The killings of Taylor, George Floyd and Ahmaud Arbery helped spark ongoing protests nationwide. Demonstrators have demanded meaningful reforms addressing police brutality, systemic racism and racial inequality.

The NBA announced June 4 its Board of Governors approved a plan to restart the current season in Orlando. However, some players questioned whether the restart might divert attention away from the movement for racial justice.

ESPN's Malika Andrews and Adrian Wojnarowski spoke with Los Angeles Lakers guard Avery Bradley, who said he and a coalition of players wanted to see the NBA lay out more concrete steps to increase the level of diversity in coaching and front-office ranks.
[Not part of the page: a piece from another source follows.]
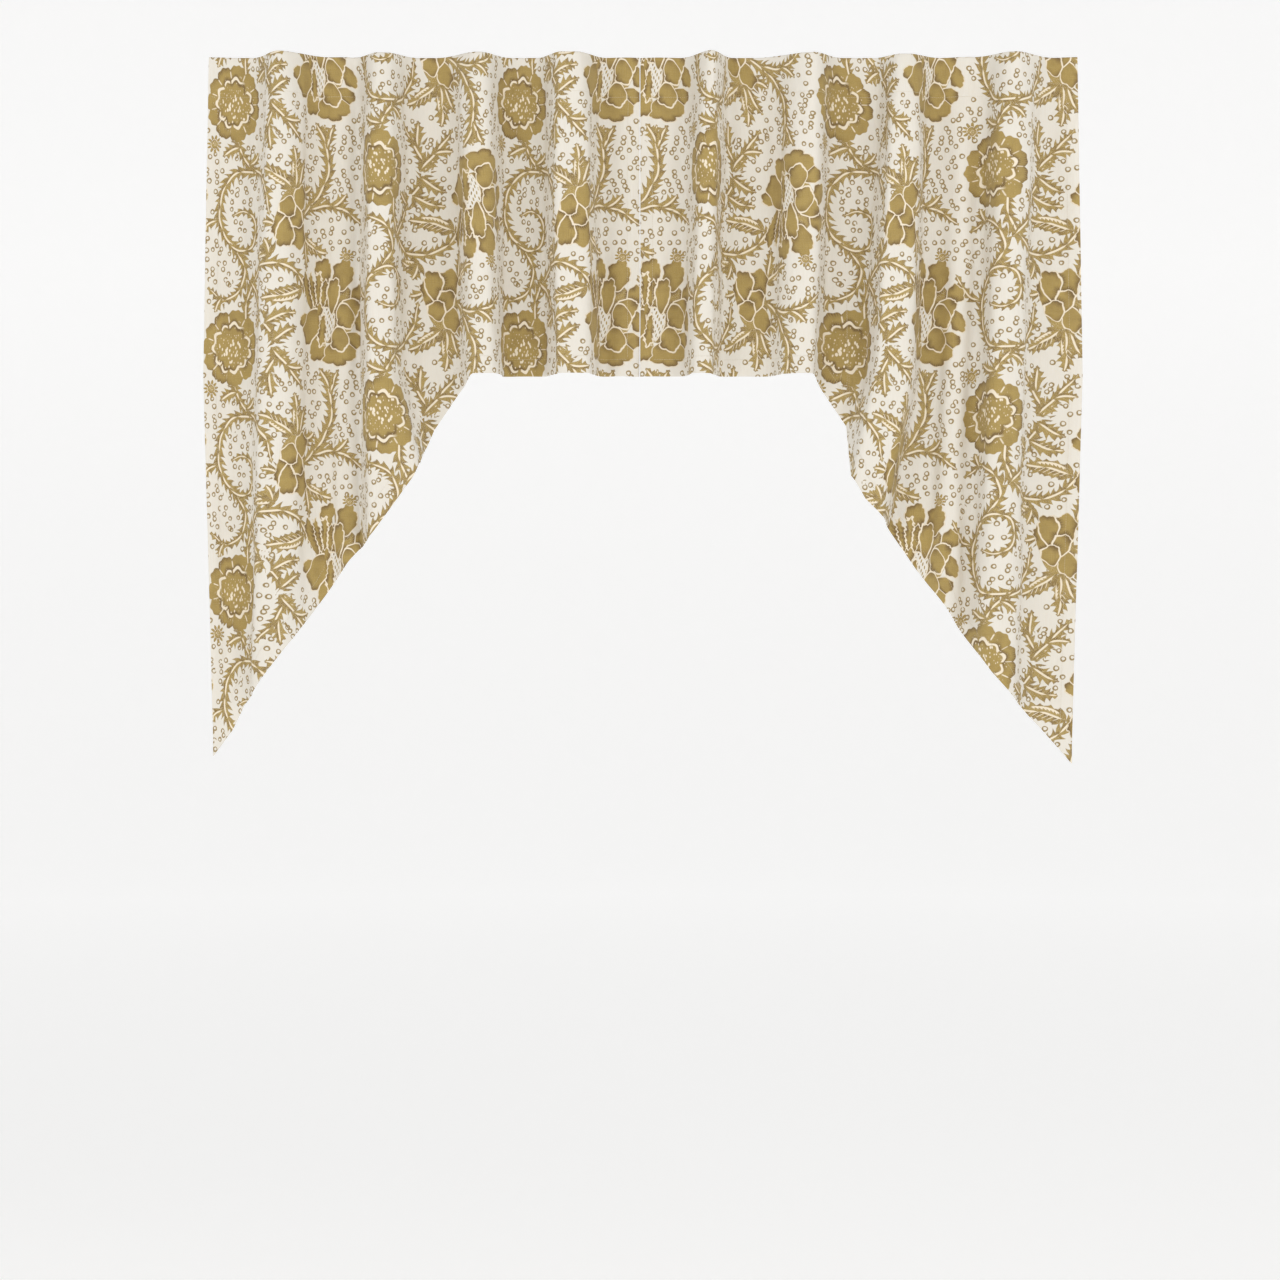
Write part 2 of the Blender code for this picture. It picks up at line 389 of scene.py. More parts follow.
def turned_edge(depth, steps, gap, raw_gap):
    """Lines from the raw edge up to the front layer: a flat strip, then a half turn."""
    radius = gap / 2
    strip = np.linspace(depth, radius, steps + 1)[:-1]
    part = (strip - radius) / (depth - radius)
    turn = np.linspace(math.pi, 0, TURN_STEPS + 1)
    inward = np.concatenate((strip, radius * (1 - np.sin(turn))))
    behind = np.concatenate((gap + (raw_gap - gap) * part, radius * (1 - np.cos(turn))))
    angle = np.concatenate((np.full(steps, math.pi), turn))
    return Turned(inward, behind, angle, inward * np.sign(np.cos(angle)))


def lay_out_cloth(cloth, settings):
    """Share, drop and layers of every point of a panel, hems and casing included.

    Columns run from the raw edge of the inner hem, round the inner edge, across the front and
    round the outer edge. Rows run from the raw edge of the casing, over the top and down the front.
    """
    width = cloth.width
    side = turned_edge(settings.side_hem, SIDE_HEM_COLUMNS, settings.hem_gap, settings.hem_gap)
    front = np.linspace(side.inward[-1], width - side.inward[-1], COLUMNS + 1)[1:-1]
    flat_along = np.concatenate((side.flat, front, (width - side.flat)[::-1]))
    along = np.concatenate((side.inward, front, (width - side.inward)[::-1]))
    flat_front = np.zeros(len(front))
    behind_across = np.concatenate((side.behind, flat_front, side.behind[::-1]))
    angle_across = np.concatenate((-side.angle, flat_front, side.angle[::-1]))

    share = along / width
    hem = cloth.hem_of(share)
    apart = np.arange(len(along)) * 1e-9       # no two columns at quite the same place
    slope = np.gradient(hem, along + apart)
    slope = np.where(np.abs(behind_across) > 0, 0.0, slope)
    slant = np.hypot(1, slope)

    casing = turned_edge(settings.casing + settings.casing_lip, CASING_ROWS, settings.casing_gap,
                         settings.hem_gap)
    bottom = turned_edge(settings.bottom_hem, HEM_ROWS, settings.hem_gap, settings.hem_gap)
    part = np.linspace(0, 1, ROWS + 1)[1:-1, None]
    first = casing.inward[-1]
    last = hem - bottom.inward[-1] * slant
    below_casing = (first + (last - first) * part, hem - bottom.inward[::-1, None] * slant)
    drop = np.concatenate((np.repeat(casing.inward[:, None], len(hem), 1), *below_casing))
    flat_down = np.concatenate((np.repeat(casing.flat[:, None], len(hem), 1), *below_casing))
    flat_front = np.zeros(ROWS - 1)
    behind_down = np.concatenate((casing.behind, flat_front, bottom.behind[::-1]))[:, None]
    angle_down = np.concatenate((-casing.angle, flat_front, bottom.angle[::-1]))[:, None]

    # On the turned hem the flat place is mirrored across the slanting edge
    folded_back = angle_down > math.pi / 2
    past_edge = 2 * folded_back * (hem - drop) / slant ** 2
    flat_across = flat_along[None, :] - slope * past_edge
    flat_down = flat_down + past_edge
    shape = drop.shape
    return {
        "share": np.broadcast_to(share, shape),
        "drop": drop,
        "behind": behind_down + behind_across[None, :],
        "angle_down": np.broadcast_to(angle_down, shape),
        "angle_across": np.broadcast_to(angle_across[None, :], shape),
        "flat": np.stack(np.broadcast_arrays(flat_across, flat_down), axis=-1),
        "hem": np.broadcast_to(hem, shape),
        "slant": np.broadcast_to(slant, shape),
    }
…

Another focus was having the league set up official partnerships with Black-owned businesses and vendors.

The NBA subsequently issued a statement on June 24 to say a number of parties around the league met to discuss how to address social justice initiatives:

"The group that met yesterday agreed in principle that the goal of the season restart in Orlando will be to take collective action to combat systemic racism and promote social justice.  Conversations also covered strategies to increase Black representation across the NBA and its teams, ensure greater inclusion of Black-owned and operated businesses across NBA business activities, and form an NBA foundation to expand educational and economic development opportunities across the Black community."

The NBA season will return July 30 with a pair of games. The Utah Jazz will open against the New Orleans Pelicans, followed by a clash between the Lakers and Los Angeles Clippers.